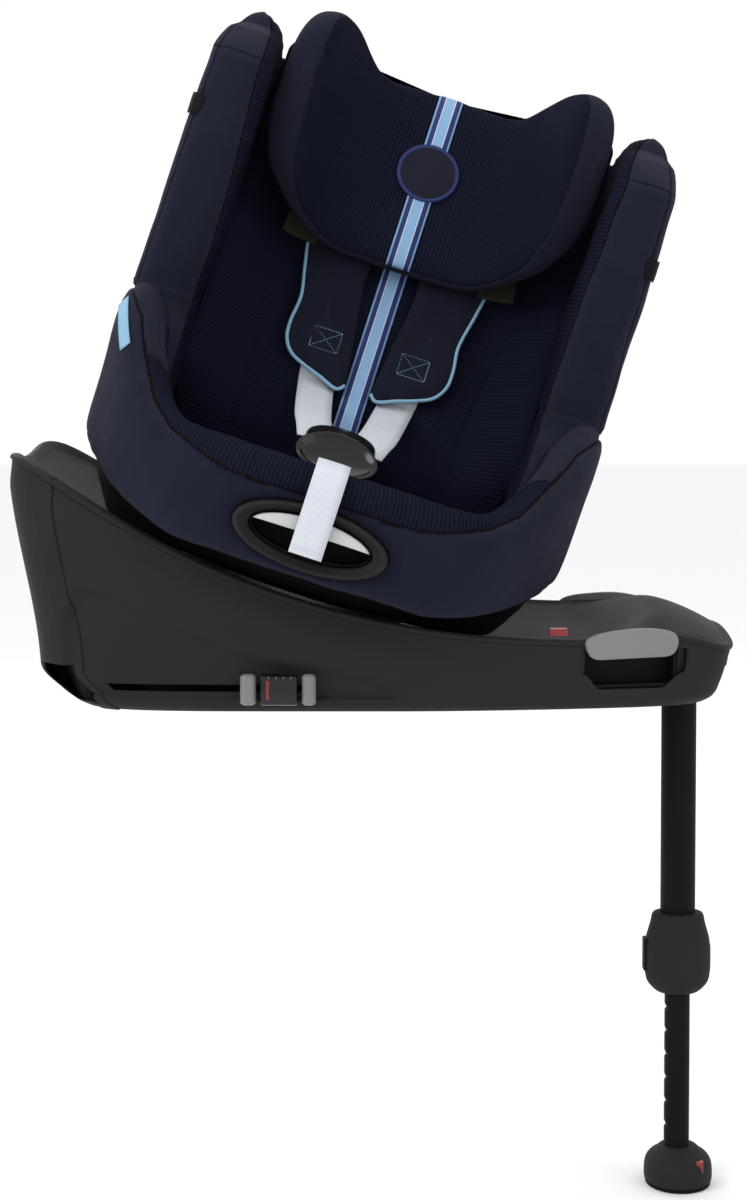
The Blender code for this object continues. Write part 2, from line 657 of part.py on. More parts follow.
def u_path(half, front, back, corner, height):
    """The plan of a wall round the back, from the right side's front edge to the left side's."""
    path = [(-half, front)]
    for start, centre_x in ((180, -half + corner), (90, half - corner)):
        for degrees in range(0, 91, 18):
            a = math.radians(start - degrees)
            path.append((centre_x + corner * math.cos(a), back - corner + corner * math.sin(a)))
    path.append((half, front))
    return [Vector((x, y, height)) for x, y in path]


def backrest_shell():
    rings = []
    for height, half, front, back in BACKREST_LEVELS:
        outside = u_path(half, front, back, 0.075, height)
        inside = u_path(half - SHELL_WALL, front, back - SHELL_WALL, 0.070, height)
        rings.append([*outside, *inside[::-1]])
    loft("backrest_shell", rings, CHARCOAL, SEAT, flat_caps=True)


WING_INSIDE = 0.1650  # inner faces of the wings, clear of the headrest


def wing(side, name):
    """A padded wing: a thick pad inside the shell's side, round its front edge, with a skin outside."""
    rings = []
    for height in (0.2385, 0.30, 0.38, 0.455, 0.485, 0.4955):
        half, front, back = backrest_level(height)
        shrink = 0.012 * smooth(0.470, 0.4955, height)
        nose = front - 0.052 + shrink * 2
        pad_back = min(back_line(height) + 0.024, back - 0.082)
        points = (
            (half + GAP, front + 0.070),
            (half + 0.005, front + 0.070),
            (half + 0.005, nose + 0.020),
            (half - 0.004, nose + 0.003),
            ((half + WING_INSIDE) / 2, nose),
            (WING_INSIDE + 0.005, nose + 0.010),
            (WING_INSIDE, nose + 0.032),
            (WING_INSIDE, pad_back),
            (half - SHELL_WALL - GAP, pad_back),
            (half - SHELL_WALL - GAP, front - GAP),
            (half + GAP, front - GAP),
        )
        rings.append([Vector((side * x, y, height)) for x, y in points])
    loft(f"wing_pad_{name}", rings, NAVY, SEAT, flat_caps=True)


def cushions():
    seat = [oval(half, front, back, z, 28, 2.2) for half, front, back, z in (
        (0.150, -0.160, 0.020, 0.0606),
        (0.166, -0.172, 0.034, 0.0950),
        (0.166, -0.172, 0.034, 0.1140),
        (0.152, -0.158, 0.022, 0.1220),
    )]
    loft("seat_cushion", seat, NAVY, SEAT)
    back = [oval(half, front, 0.028, z, 28, 4.0) for half, front, z in (
        (0.128, 0.006, 0.012),
        (0.138, 0.000, 0.030),
        (0.150, 0.000, 0.200),
        (0.150, 0.000, 0.385),
        (0.140, 0.006, 0.398),
    )]
    loft("back_cushion", back, NAVY, BACK)


# ---------------------------------------------------------------- headrest, BACK frame
HEADREST_HALF = 0.1610


def headrest_wrap(x):
    """How far the headrest comes forward at a distance from its middle."""
    return 0.105 * smooth(0.055, HEADREST_HALF, abs(x))


def headrest_ends(x):
    """Lowest and highest point of the headrest there."""
    low = 0.222 + 0.030 * smooth(0.08, 0.15, abs(x))
    high = 0.398 - 0.012 * smooth(0.10, HEADREST_HALF, abs(x))
    return low, high


def headrest_section(x, front, back, shrink):
    """A rounded section of the headrest in the YZ plane."""
    low, high = headrest_ends(x)
    low += shrink
    high -= shrink
    return [
        Vector((x, back, low + 0.010)), Vector((x, front + 0.006, low)), Vector((x, front, low + 0.014)),
        Vector((x, front - 0.003, (low + high) / 2)), Vector((x, front, high - 0.014)),
        Vector((x, front + 0.006, high)), Vector((x, back, high - 0.010)),
    ]


def headrest():
    stations = [HEADREST_HALF * k / 9 for k in range(-9, 10)]
    cushion = []
    for x in stations:
        end = smooth(0.12, HEADREST_HALF, abs(x))
        back = -0.0100 - headrest_wrap(x)
        cushion.append(headrest_section(x, back - 0.032 + 0.018 * end, back, 0.035 * end * end))
    loft("headrest_cushion", cushion, MESH_NAVY, BACK)
    panel = []
    for x in stations[1:-1]:
        back = -0.0035 - headrest_wrap(x)
        low, high = headrest_ends(x)
        end = smooth(0.12, HEADREST_HALF, abs(x))
        low += 0.020 + 0.035 * end * end
        high -= 0.020 + 0.035 * end * end
        front = back - 0.0058
        panel.append([Vector((x, y, z)) for y, z in ((back, low), (front, low), (front, high), (back, high))])
    loft("headrest_shell", panel, CHARCOAL, BACK, flat_caps=True)
    block("headrest_lever", (-0.030, -0.0092, 0.3795), (0.030, -0.0036, 0.3890), GREY, BACK, bevel=0.0010)


# ---------------------------------------------------------------- harness
def strap(name, path, half, paint, frame, thick=0.0016):
    """A flat strap along a path of (x, y, z) points, its width along x."""
    rings = []
    points = [Vector(p) for p in path]
    for i, p in enumerate(points):
        run = (points[min(i + 1, len(points) - 1)] - points[max(i - 1, 0)]).normalized()
        across = Vector((1, 0, 0)) - run * run.x
        across.normalize()
        out = run.cross(across).normalized() * thick / 2
        rings.append([p - across * half - out, p + across * half - out, p + across * half + out, p - across * half + out])
    loft(name, rings, paint, frame, flat_caps=True)


def harness():
    for side in (-1, 1):
        name = "left" if side > 0 else "right"
        path = (
            (side * 0.026, -0.0560, 0.1590), (side * 0.032, -0.0350, 0.1660),
            (side * 0.042, 0.0050, 0.1780),
        )
        low = [Vector(p) for p in path]
        lower = SEAT.inverted() @ BACK
        high = [lower @ Vector((side * x, -0.0026, z)) for x, z in ((0.048, 0.074), (0.056, 0.215))]
        strap(f"shoulder_strap_{name}", [*low, *high], 0.0165, WHITE, SEAT)
        pad = []
        for z, inner, outer in (
            (0.088, 0.030, 0.066), (0.096, 0.020, 0.076), (0.135, 0.018, 0.080),
            (0.185, 0.026, 0.084), (0.222, 0.030, 0.088),
        ):
            pad.append([Vector((side * x, y, z)) for x, y in (
                (inner, -0.0050), (inner, -0.0105), (outer, -0.0105), (outer, -0.0050))])
        loft(f"shoulder_pad_{name}", pad, NAVY, BACK, flat_caps=True)
    path = (
        (0, -0.1500, 0.1232), (0, -0.1680, 0.1300), (0, -0.1900, 0.1382), (0, -0.2240, 0.1398),
        (0, -0.2430, 0.1320), (0, -0.2478, 0.1150), (0, -0.2480, 0.0570),
    )
    strap("adjuster_strap", path, 0.0150, WHITE, SEAT)
    strap("crotch_strap", ((0, -0.1360, 0.1234), (0, -0.1285, 0.1262), (0, -0.1220, 0.1330)), 0.0150, BLACK, SEAT)
    housing = []
    for z, half_x, half_y in ((0.0, 0.020, 0.010), (0.006, 0.026, 0.013), (0.040, 0.033, 0.016), (0.052, 0.030, 0.015)):
        housing.append(circle(half_x, z, 20, (0, 0), half_y / half_x))
    buckle = SEAT @ Matrix.Translation((0, -0.1160, 0.1400)) @ Matrix.Rotation(math.radians(-72), 4, "X")
    body = loft("buckle_housing", housing, BLACK, buckle)
    cut(body, block("button_pocket", (-0.0155, -0.030, 0.006), (0.0155, -0.0110, 0.024), BLACK, buckle))
    block("buckle_button", (-0.0145, -0.0170, 0.0070), (0.0145, -0.0145, 0.0230), RED, buckle, bevel=0.0008)


# ---------------------------------------------------------------- the whole seat
base_parts()
for door_side, door_name in ((-1, "near"), (1, "far")):
    release_handle(door_side, door_name)
    anchor_arm(door_side, door_name)
support_leg()
swivel_parts()
seat_tub()
backrest_shell()
recline_handle()
hip_surround()
for body_side, body_name in ((-1, "right"), (1, "left")):
    wing(body_side, body_name)
cushions()
headrest()
harness()
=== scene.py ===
import json
import math

import bmesh
import bpy
import numpy as np
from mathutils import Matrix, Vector


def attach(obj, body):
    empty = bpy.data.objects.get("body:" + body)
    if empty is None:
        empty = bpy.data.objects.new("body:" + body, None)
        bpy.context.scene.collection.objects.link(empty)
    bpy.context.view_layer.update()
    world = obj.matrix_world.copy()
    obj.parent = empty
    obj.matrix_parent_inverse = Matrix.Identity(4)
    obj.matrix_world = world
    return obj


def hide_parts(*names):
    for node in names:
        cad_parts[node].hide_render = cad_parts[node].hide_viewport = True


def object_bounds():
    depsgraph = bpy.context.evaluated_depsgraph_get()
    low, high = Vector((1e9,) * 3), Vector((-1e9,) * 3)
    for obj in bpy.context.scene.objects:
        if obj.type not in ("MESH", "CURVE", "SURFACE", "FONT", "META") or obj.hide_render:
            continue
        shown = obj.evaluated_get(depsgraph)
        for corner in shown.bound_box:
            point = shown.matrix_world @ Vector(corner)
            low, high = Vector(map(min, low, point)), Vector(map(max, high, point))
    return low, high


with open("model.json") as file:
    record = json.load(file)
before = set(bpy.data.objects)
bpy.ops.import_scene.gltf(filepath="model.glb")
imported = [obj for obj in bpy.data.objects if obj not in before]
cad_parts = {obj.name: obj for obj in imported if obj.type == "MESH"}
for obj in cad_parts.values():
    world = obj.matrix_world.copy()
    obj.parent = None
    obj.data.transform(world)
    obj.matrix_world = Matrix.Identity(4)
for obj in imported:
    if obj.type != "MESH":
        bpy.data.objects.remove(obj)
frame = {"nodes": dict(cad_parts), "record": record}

bl_info = {
    "name": "Swivel Car Seat Finishes",
    "version": (1, 0, 0),
    "blender": (4, 5, 0),
    "location": "View3D > Sidebar > Car Seat",
    "description": "Covers, pads, webbing and mouldings of a swivelling child car seat",
    "category": "Add Mesh",
}

# ---------------------------------------------------------------- frames read from the model
JOINTS = {joint["name"]: joint for joint in frame["record"]["behaviour"]["joints"]}
AXIS_FOOT = np.array(JOINTS["seat_swivel"]["pos_m"])
SEAT_UP = np.array(JOINTS["seat_swivel"]["axis"])
BACK_UP = np.array(JOINTS["headrest_height"]["axis"])
REARWARD = np.array([0.0, 1.0, 0.0])  # backwards for the sitter at rest
SEAT_ACROSS = np.cross(REARWARD, SEAT_UP)
SEAT_TURN = np.column_stack([SEAT_ACROSS, REARWARD, SEAT_UP])
BACK_TURN = np.column_stack([SEAT_ACROSS, np.cross(BACK_UP, SEAT_ACROSS), BACK_UP])
BACK_FOOT = AXIS_FOOT + SEAT_TURN @ np.array([0.0, 0.020, 0.120])  # seat pan meets backrest
BACK_LEAN = math.atan2(BACK_UP[1], BACK_UP @ SEAT_UP)


def seat(points):
    """Points of the seat's own frame (x to the sitter's left, y rearward, z up the swivel axis), in the world."""
    return np.asarray(points, float) @ SEAT_TURN.T + AXIS_FOOT


def back(points):
    """Points of the backrest's frame (y out through the backrest, z up along it), in the world."""
    return np.asarray(points, float) @ BACK_TURN.T + BACK_FOOT


# ---------------------------------------------------------------- numbers and curves
def smooth(low, high, value):
    """0 below low, 1 above high, and the cubic 3t^2 - 2t^3 between."""
    t = np.clip((value - low) / (high - low), 0, 1)
    return t * t * (3 - 2 * t)


def mix(a, b, t):
    """a at 0, b at 1, and a straight line between."""
    return a + (b - a) * t


def hill(value, middle, width):
    """A bell of height 1: exp(-(distance / width)^2)."""
    return np.exp(-(((value - middle) / width) ** 2))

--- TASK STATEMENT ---
Repeat, word for word, the lines from the opening of the material through the line containing "WING_INSIDE = 0.1650".

--- RESULT BELOW ---
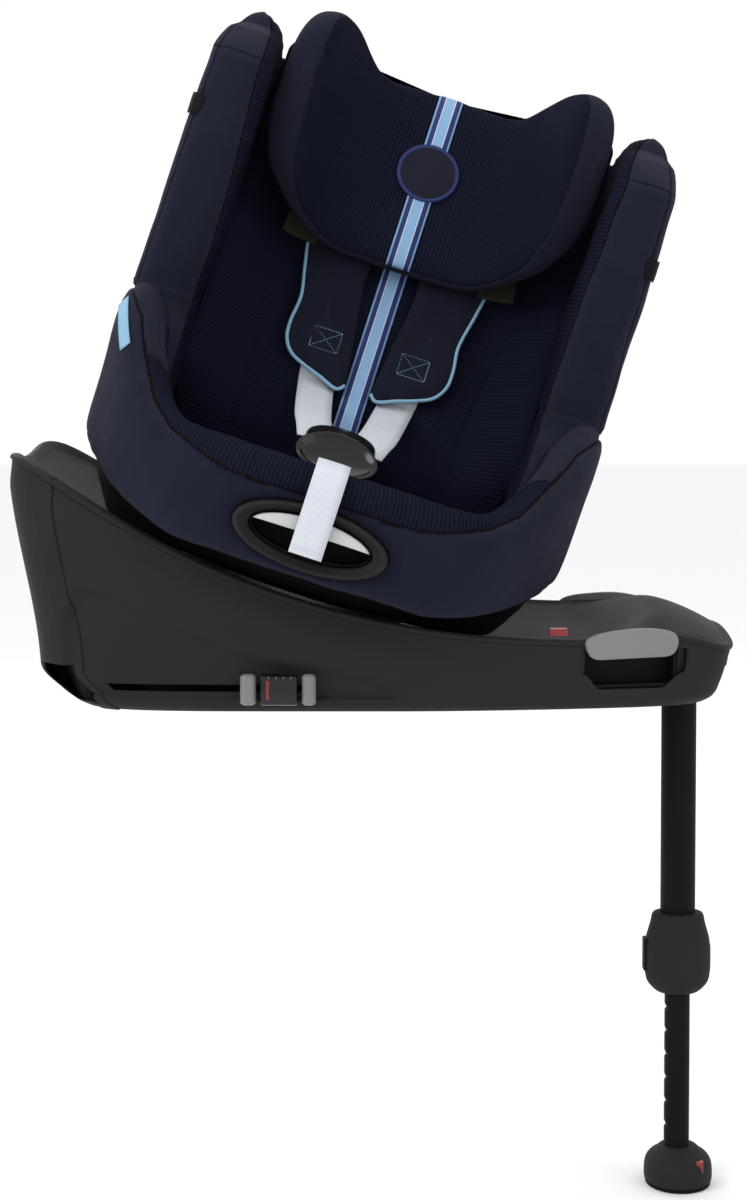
The Blender code for this object continues. Write part 2, from line 657 of part.py on. More parts follow.
def u_path(half, front, back, corner, height):
    """The plan of a wall round the back, from the right side's front edge to the left side's."""
    path = [(-half, front)]
    for start, centre_x in ((180, -half + corner), (90, half - corner)):
        for degrees in range(0, 91, 18):
            a = math.radians(start - degrees)
            path.append((centre_x + corner * math.cos(a), back - corner + corner * math.sin(a)))
    path.append((half, front))
    return [Vector((x, y, height)) for x, y in path]


def backrest_shell():
    rings = []
    for height, half, front, back in BACKREST_LEVELS:
        outside = u_path(half, front, back, 0.075, height)
        inside = u_path(half - SHELL_WALL, front, back - SHELL_WALL, 0.070, height)
        rings.append([*outside, *inside[::-1]])
    loft("backrest_shell", rings, CHARCOAL, SEAT, flat_caps=True)


WING_INSIDE = 0.1650  # inner faces of the wings, clear of the headrest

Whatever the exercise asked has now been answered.